SUPPLIED MATERIAL
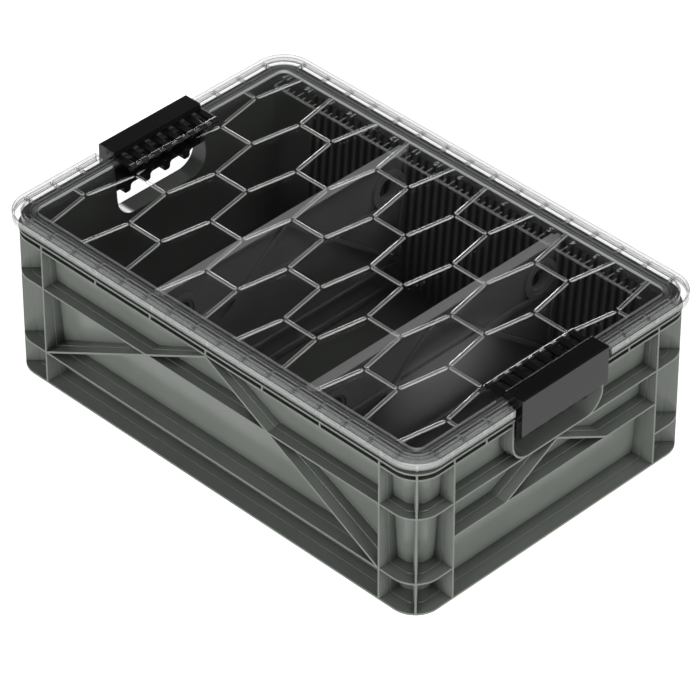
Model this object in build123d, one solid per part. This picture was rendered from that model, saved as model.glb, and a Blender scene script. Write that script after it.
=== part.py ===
--
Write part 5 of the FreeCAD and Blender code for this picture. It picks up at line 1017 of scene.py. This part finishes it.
* * *
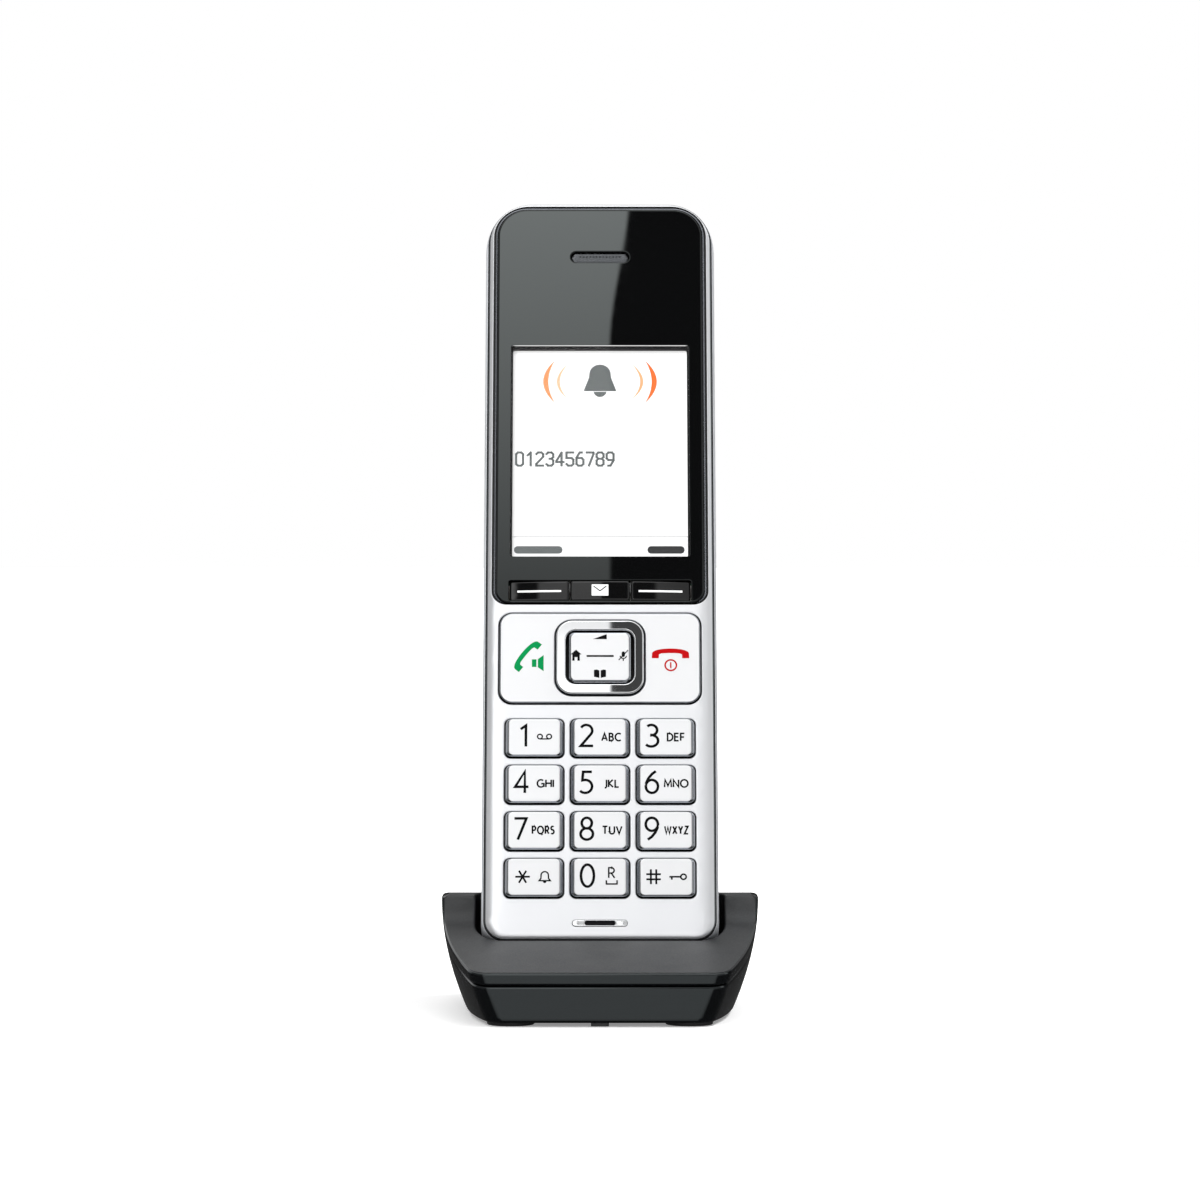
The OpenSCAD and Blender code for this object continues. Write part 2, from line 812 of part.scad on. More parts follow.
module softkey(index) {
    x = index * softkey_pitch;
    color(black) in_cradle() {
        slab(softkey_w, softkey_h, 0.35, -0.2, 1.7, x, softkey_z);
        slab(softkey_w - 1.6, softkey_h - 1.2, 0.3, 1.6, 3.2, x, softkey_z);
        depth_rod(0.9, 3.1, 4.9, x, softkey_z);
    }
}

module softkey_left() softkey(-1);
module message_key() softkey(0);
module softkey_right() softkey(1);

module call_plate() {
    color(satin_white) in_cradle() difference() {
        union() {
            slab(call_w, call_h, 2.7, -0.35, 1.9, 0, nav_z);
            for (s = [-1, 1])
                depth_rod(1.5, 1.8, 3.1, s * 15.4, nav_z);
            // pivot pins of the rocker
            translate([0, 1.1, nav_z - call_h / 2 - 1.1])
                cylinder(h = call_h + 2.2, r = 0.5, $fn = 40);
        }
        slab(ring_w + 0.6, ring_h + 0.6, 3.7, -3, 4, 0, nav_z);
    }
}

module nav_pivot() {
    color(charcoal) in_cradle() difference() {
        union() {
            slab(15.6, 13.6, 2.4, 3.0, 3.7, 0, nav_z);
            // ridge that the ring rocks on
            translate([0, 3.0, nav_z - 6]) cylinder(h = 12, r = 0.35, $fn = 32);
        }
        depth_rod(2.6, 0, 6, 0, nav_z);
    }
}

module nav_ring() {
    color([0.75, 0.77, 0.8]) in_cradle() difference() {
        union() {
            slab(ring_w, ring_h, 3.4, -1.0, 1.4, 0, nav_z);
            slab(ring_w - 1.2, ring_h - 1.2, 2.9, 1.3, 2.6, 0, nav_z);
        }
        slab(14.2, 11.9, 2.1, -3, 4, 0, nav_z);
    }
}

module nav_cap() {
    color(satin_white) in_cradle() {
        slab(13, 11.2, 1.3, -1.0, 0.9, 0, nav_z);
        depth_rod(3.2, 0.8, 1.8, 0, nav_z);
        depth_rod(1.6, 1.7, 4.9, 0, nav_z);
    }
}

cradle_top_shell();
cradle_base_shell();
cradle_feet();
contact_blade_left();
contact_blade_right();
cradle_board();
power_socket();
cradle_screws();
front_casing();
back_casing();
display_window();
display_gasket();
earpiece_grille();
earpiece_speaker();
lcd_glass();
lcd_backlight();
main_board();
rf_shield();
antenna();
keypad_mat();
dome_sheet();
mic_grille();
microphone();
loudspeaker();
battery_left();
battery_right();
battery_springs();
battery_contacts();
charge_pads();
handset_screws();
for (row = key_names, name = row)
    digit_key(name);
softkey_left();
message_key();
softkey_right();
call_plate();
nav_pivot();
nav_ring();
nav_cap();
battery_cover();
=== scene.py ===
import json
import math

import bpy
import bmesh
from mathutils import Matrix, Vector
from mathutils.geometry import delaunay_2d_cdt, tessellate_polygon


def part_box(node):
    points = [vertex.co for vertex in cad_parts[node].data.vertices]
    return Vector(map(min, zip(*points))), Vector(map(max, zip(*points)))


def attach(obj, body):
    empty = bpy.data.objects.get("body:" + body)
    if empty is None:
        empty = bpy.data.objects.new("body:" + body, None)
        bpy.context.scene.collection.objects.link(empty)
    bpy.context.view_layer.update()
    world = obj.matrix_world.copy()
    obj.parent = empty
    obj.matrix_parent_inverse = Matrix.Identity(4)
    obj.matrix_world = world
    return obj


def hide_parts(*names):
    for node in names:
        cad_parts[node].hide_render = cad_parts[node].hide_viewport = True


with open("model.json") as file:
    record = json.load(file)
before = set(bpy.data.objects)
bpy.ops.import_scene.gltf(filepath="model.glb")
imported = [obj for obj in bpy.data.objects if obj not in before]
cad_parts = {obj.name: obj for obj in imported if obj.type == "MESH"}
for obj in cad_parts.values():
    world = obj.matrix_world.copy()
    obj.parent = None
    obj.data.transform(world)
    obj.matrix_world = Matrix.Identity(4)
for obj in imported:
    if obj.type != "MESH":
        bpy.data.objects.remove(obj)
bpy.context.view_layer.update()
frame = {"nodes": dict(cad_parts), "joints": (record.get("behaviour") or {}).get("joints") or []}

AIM
Output exactly one stretch of the listing: from the line containing "contact_blade_right();" through the line containing "record = json.load(file)", both end lines included.

EXERCISE ANSWER
contact_blade_right();
cradle_board();
power_socket();
cradle_screws();
front_casing();
back_casing();
display_window();
display_gasket();
earpiece_grille();
earpiece_speaker();
lcd_glass();
lcd_backlight();
main_board();
rf_shield();
antenna();
keypad_mat();
dome_sheet();
mic_grille();
microphone();
loudspeaker();
battery_left();
battery_right();
battery_springs();
battery_contacts();
charge_pads();
handset_screws();
for (row = key_names, name = row)
    digit_key(name);
softkey_left();
message_key();
softkey_right();
call_plate();
nav_pivot();
nav_ring();
nav_cap();
battery_cover();
=== scene.py ===
import json
import math

import bpy
import bmesh
from mathutils import Matrix, Vector
from mathutils.geometry import delaunay_2d_cdt, tessellate_polygon


def part_box(node):
    points = [vertex.co for vertex in cad_parts[node].data.vertices]
    return Vector(map(min, zip(*points))), Vector(map(max, zip(*points)))


def attach(obj, body):
    empty = bpy.data.objects.get("body:" + body)
    if empty is None:
        empty = bpy.data.objects.new("body:" + body, None)
        bpy.context.scene.collection.objects.link(empty)
    bpy.context.view_layer.update()
    world = obj.matrix_world.copy()
    obj.parent = empty
    obj.matrix_parent_inverse = Matrix.Identity(4)
    obj.matrix_world = world
    return obj


def hide_parts(*names):
    for node in names:
        cad_parts[node].hide_render = cad_parts[node].hide_viewport = True


with open("model.json") as file:
    record = json.load(file)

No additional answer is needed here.